| STATED TASK |
Output the material below in full, exactly as it is.

** START STORED ROWS **

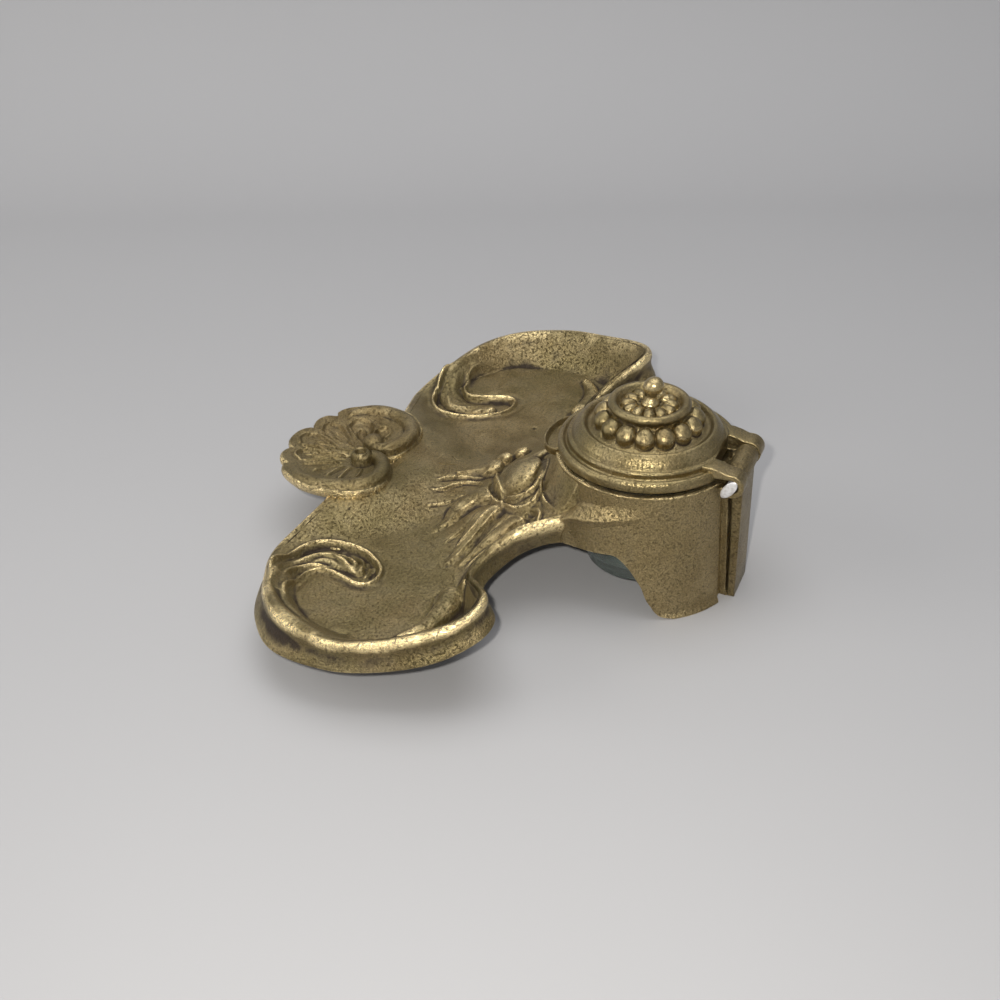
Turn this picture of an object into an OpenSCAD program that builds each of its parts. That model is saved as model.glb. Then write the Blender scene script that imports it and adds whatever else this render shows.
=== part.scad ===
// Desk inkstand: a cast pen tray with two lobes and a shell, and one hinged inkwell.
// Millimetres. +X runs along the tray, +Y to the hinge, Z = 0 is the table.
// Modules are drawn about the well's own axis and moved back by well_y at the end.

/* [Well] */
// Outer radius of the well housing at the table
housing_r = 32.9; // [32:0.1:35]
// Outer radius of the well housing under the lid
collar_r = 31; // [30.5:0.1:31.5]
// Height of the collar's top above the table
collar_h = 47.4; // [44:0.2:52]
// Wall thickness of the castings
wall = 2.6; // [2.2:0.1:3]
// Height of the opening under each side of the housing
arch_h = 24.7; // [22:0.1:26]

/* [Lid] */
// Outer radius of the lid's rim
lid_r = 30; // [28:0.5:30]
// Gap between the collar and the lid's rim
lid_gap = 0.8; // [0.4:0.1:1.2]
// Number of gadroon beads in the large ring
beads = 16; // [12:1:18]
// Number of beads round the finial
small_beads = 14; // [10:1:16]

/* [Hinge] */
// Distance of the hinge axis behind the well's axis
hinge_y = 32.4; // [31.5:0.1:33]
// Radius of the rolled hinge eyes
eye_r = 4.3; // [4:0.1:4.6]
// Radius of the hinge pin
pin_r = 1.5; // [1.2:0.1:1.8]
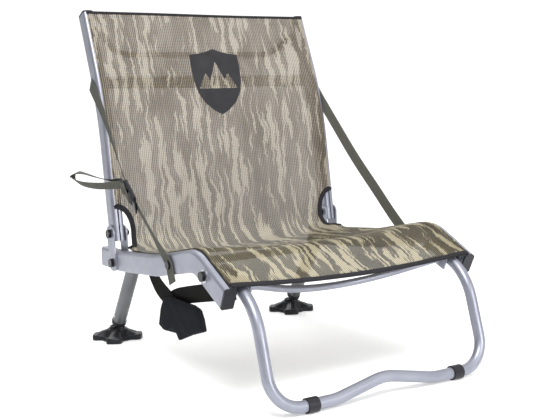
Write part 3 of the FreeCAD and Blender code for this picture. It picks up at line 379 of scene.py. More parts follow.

** END STORED ROWS **

| TASK RESPONSE |
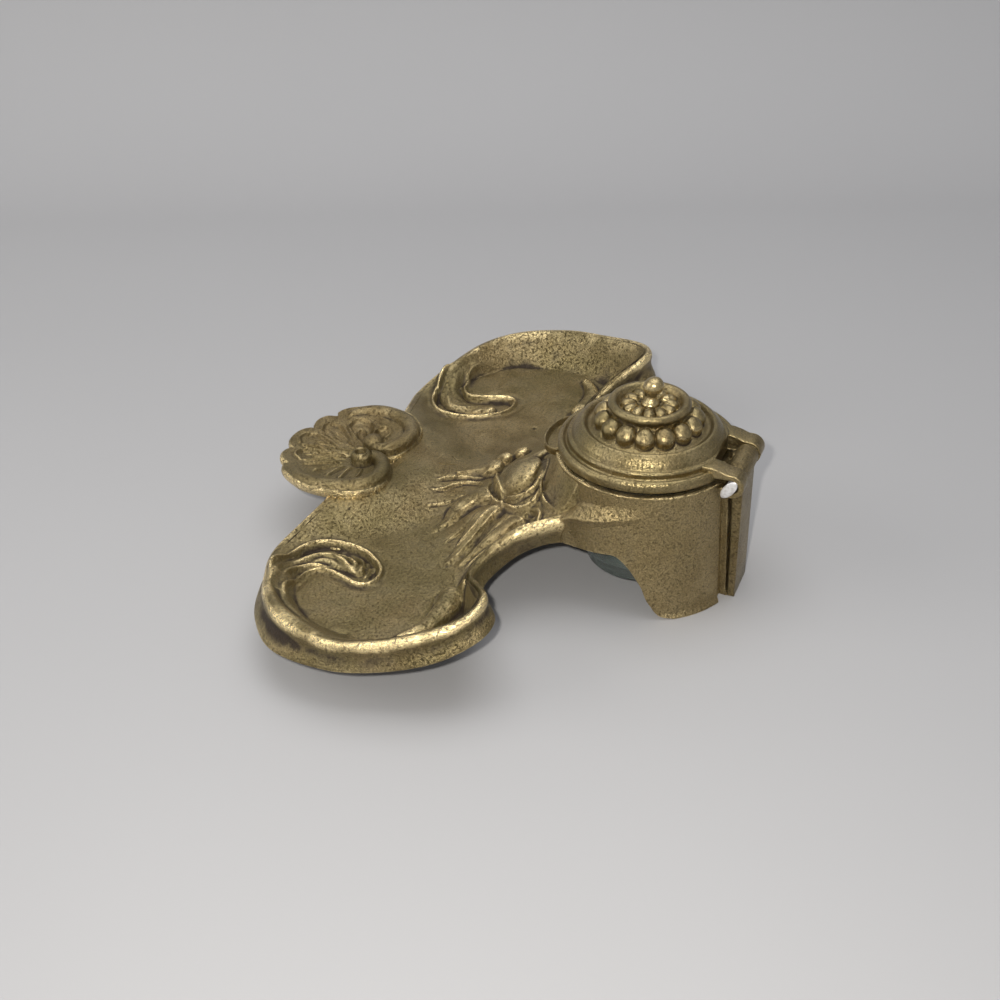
Turn this picture of an object into an OpenSCAD program that builds each of its parts. That model is saved as model.glb. Then write the Blender scene script that imports it and adds whatever else this render shows.
=== part.scad ===
// Desk inkstand: a cast pen tray with two lobes and a shell, and one hinged inkwell.
// Millimetres. +X runs along the tray, +Y to the hinge, Z = 0 is the table.
// Modules are drawn about the well's own axis and moved back by well_y at the end.

/* [Well] */
// Outer radius of the well housing at the table
housing_r = 32.9; // [32:0.1:35]
// Outer radius of the well housing under the lid
collar_r = 31; // [30.5:0.1:31.5]
// Height of the collar's top above the table
collar_h = 47.4; // [44:0.2:52]
// Wall thickness of the castings
wall = 2.6; // [2.2:0.1:3]
// Height of the opening under each side of the housing
arch_h = 24.7; // [22:0.1:26]

/* [Lid] */
// Outer radius of the lid's rim
lid_r = 30; // [28:0.5:30]
// Gap between the collar and the lid's rim
lid_gap = 0.8; // [0.4:0.1:1.2]
// Number of gadroon beads in the large ring
beads = 16; // [12:1:18]
// Number of beads round the finial
small_beads = 14; // [10:1:16]

/* [Hinge] */
// Distance of the hinge axis behind the well's axis
hinge_y = 32.4; // [31.5:0.1:33]
// Radius of the rolled hinge eyes
eye_r = 4.3; // [4:0.1:4.6]
// Radius of the hinge pin
pin_r = 1.5; // [1.2:0.1:1.8]
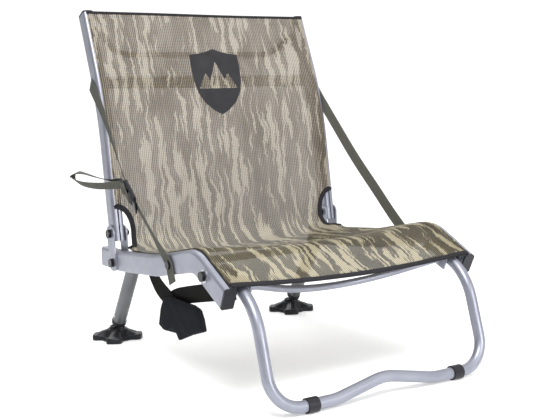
Write part 3 of the FreeCAD and Blender code for this picture. It picks up at line 379 of scene.py. More parts follow.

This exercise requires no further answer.